U.S. National Institutes of Health: National Library of Medicine

Medical Subject Headings (MeSH)

The Medical Subject Headings (MeSH) thesaurus is a controlled and hierarchically-organized vocabulary produced by the National Library of Medicine. It is used for indexing, cataloging, and searching of biomedical and health-related information. Data Commons includes the Concept, Descriptor, Qualifier, Supplementary Concept Record, and Term elements of MeSH as described here defined by all four xml files provided by MeSH (desc, pa, qual, and supp). Data Commons includes production year 2024 MeSH.


PubChem is the world’s largest collection of freely accessible chemical information. Search chemicals by name, molecular formula, structure, and other identifiers. Find chemical and physical properties, biological activities, safety and toxicity information, patents, literature citations and more.

This data is from the National Library of Medicine (NLM) and is not subject to copyright and is freely reproducible as stated in the NLM’s copyright policy.

UCSC Genomics Institute

Genome Browser

The UCSC Genome Browser originated from The Human Genome Project in 2000 to share and visualize genome data. It has grown to include an agglomeration of various genome assemblies and annotations. Data Commons includes data annotating chromosomes, genes, RNA transcripts, and genetic variants from the UCSC Genome Browser. The .chrom.sizes.txt files were downloaded from the UCSC Genome Browser Downloads page on August 13, 2019. The NCBI RefSeq files were downloaded from the UCSC Table Browser on August 2, 2019 for the following genome assemblies:

  • ce10
  • ce11
  • danRer10
  • danRer11
  • dm3
  • dm6
  • galGal5
  • galGal6
  • hg19
  • hg38
  • mm9
  • mm10
  • sacCer3
  • xenLae2

The All SNPs files were downloaded from the UCSC Table Browser on August 13, 2019 for the following genome assemblies and dbSNP builds:

  • gaGal5 (dbSNP Build 147)
  • hg19 (dbSNP Build 151)
  • hg38 (dbSNP Build 151)
  • mm9 (dbSNP Build 128)
  • mm10 (dbSNP Build 142)

The annotation data is made freely available under the UCSC Genome Browser terms of use. The UCSC Genome Browser states how to cite use of their data in a journal article publication.
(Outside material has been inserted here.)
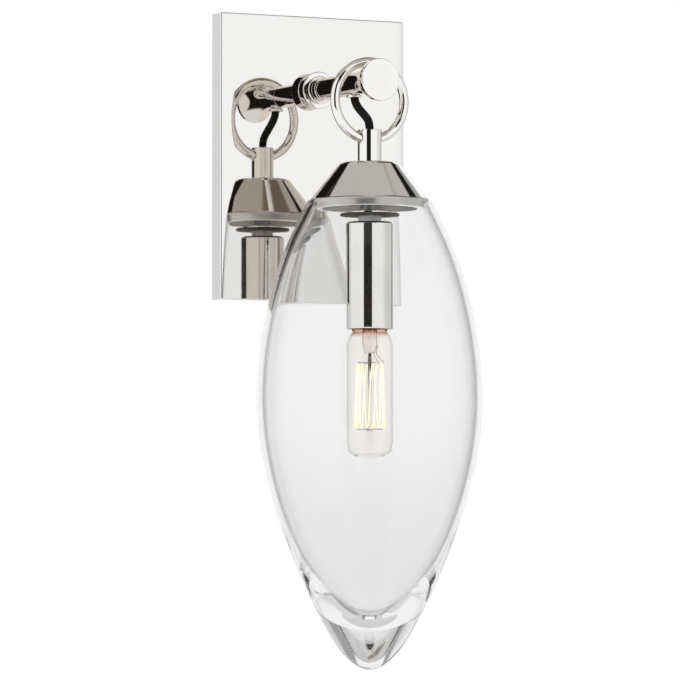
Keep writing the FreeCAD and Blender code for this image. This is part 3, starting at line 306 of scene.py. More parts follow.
def finished(piece, material, body, slot, *nodes):
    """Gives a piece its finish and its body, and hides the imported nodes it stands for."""
    piece.data.materials.clear()
    piece.data.materials.append(material)
    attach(piece, body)
    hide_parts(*nodes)


def kept_shape(node, name, material, body, slot):
    """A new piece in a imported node's own shape, its triangles joined so that it can be shaded smooth."""
    piece = activate(new_piece(name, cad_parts[node].data.copy()))
    bpy.ops.object.mode_set(mode="EDIT")
    bpy.ops.mesh.select_all(action="SELECT")
    bpy.ops.mesh.remove_doubles(threshold=WELD / 2)
    bpy.ops.object.mode_set(mode="OBJECT")
    smooth(piece)
    finished(piece, material, body, slot, node)


def painted_nodes(material, *nodes):
    """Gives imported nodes, whose shape stays as it is, a finish of the scene."""
    for name in nodes:
        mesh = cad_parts[name].data
        mesh.materials.clear()
        mesh.materials.append(material)


# Shader arithmetic

class Value:
    """A socket of a shader's node, with the arithmetic that the finishes use."""

    def __init__(self, tree, socket):
        self.tree = tree
        self.socket = socket

    def node(self, kind, settings=None, output=0, **inputs):
        """Adds a node: its settings first, then its sockets, by name or as in_0 for the first."""
        made = self.tree.nodes.new(kind)
        for name, value in (settings or {}).items():
            setattr(made, name, value)
        for name, value in inputs.items():
            key = int(name[3:]) if name.startswith("in_") else name.replace("_", " ")
            target = made.inputs[key]
            if isinstance(value, Value):
                self.tree.links.new(value.socket, target)
            else:
                target.default_value = value
        return Value(self.tree, made.outputs[output])

    def math(self, operation, other=0.0):
        return self.node("ShaderNodeMath", {"operation": operation}, in_0=self, in_1=other)

    def __add__(self, other):
        return self.math("ADD", other)

    __radd__ = __add__

    def __sub__(self, other):
        return self.math("SUBTRACT", other)

    def __rsub__(self, other):
        return self.node("ShaderNodeMath", {"operation": "SUBTRACT"}, in_0=other, in_1=self)

    def __mul__(self, other):
        return self.math("MULTIPLY", other)

    __rmul__ = __mul__

    def sine(self):
        return self.math("SINE")

    def absolute(self):
        return self.math("ABSOLUTE")

    def larger(self, other):
        return self.math("MAXIMUM", other)

    def above(self, limit):
        """1 where this is above the limit, or else 0."""
        return self.math("GREATER_THAN", limit)

    def between(self, low, high):
        """0 below low and 1 above high, with a smooth step between them."""
        return self.node(
            "ShaderNodeMapRange", {"interpolation_type": "SMOOTHSTEP"},
            Value=self, From_Min=low, From_Max=high, To_Min=0.0, To_Max=1.0,
        )

    def inside(self, low, full, fade, high):
        """1 from full to fade, and 0 below low and above high, with smooth steps."""
        return self.between(low, full) * (1 - self.between(fade, high))

    def mix(self, first, second):
        """The first colour where this is 0 and the second where it is 1."""
        first, second = (side if isinstance(side, Value) else opaque(side) for side in (first, second))
        return self.node("ShaderNodeMix", {"data_type": "RGBA"}, 2, in_0=self, in_6=first, in_7=second)

    def parts(self):
        split = self.node("ShaderNodeSeparateXYZ", Vector=self)
        return [Value(self.tree, socket) for socket in split.socket.node.outputs]

    def scaled(self, x, y, z):
        return self.node("ShaderNodeVectorMath", {"operation": "MULTIPLY"}, in_0=self, in_1=(x, y, z))

    def noise(self, scale, detail=2.0, roughness=0.5):
        return self.node("ShaderNodeTexNoise", Vector=self, Scale=scale, Detail=detail, Roughness=roughness)

    def bump(self, strength, distance):
        return self.node("ShaderNodeBump", Height=self, Strength=strength, Distance=distance)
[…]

University of Maryland School of Medicine, Institute of Genome Sciences

Disease Ontology

The Disease Ontology was developed as a project by the Institute of Genome Sciences at the University of Maryland School of Medicine. It “is a community driven, open source ontology that is designed to link disparate datasets through disease concepts”. It provides a “standardized ontology for human disease with the purpose of providing the biomedical community with consistent, reusable and sustainable descriptions of human disease terms, phenotype characteristics and related medical vocabulary disease concepts”.

The data is made available under C0 1.0 Universal (CC0 1.0) Public Domain Dedication.

World Health Organization (WHO)

ATC Codes

Anatomical Therapeutic Chemical (ATC) is a heirarchical classification system for pharmacological substances. ‘In the ATC classification system, the active substances are classified in a hierarchy with five different levels. The system has fourteen main anatomical/pharmacological groups or 1st levels. Each ATC main group is divided into 2nd levels which could be either pharmacological or therapeutic groups. The 3rd and 4th levels are chemical, pharmacological or therapeutic subgroups and the 5th level is the chemical substance. The 2nd, 3rd and 4th levels are often used to identify pharmacological subgroups when that is considered more appropriate than therapeutic or chemical subgroups.’

Data made available under CC BY-NC-SA 3.0 IGO.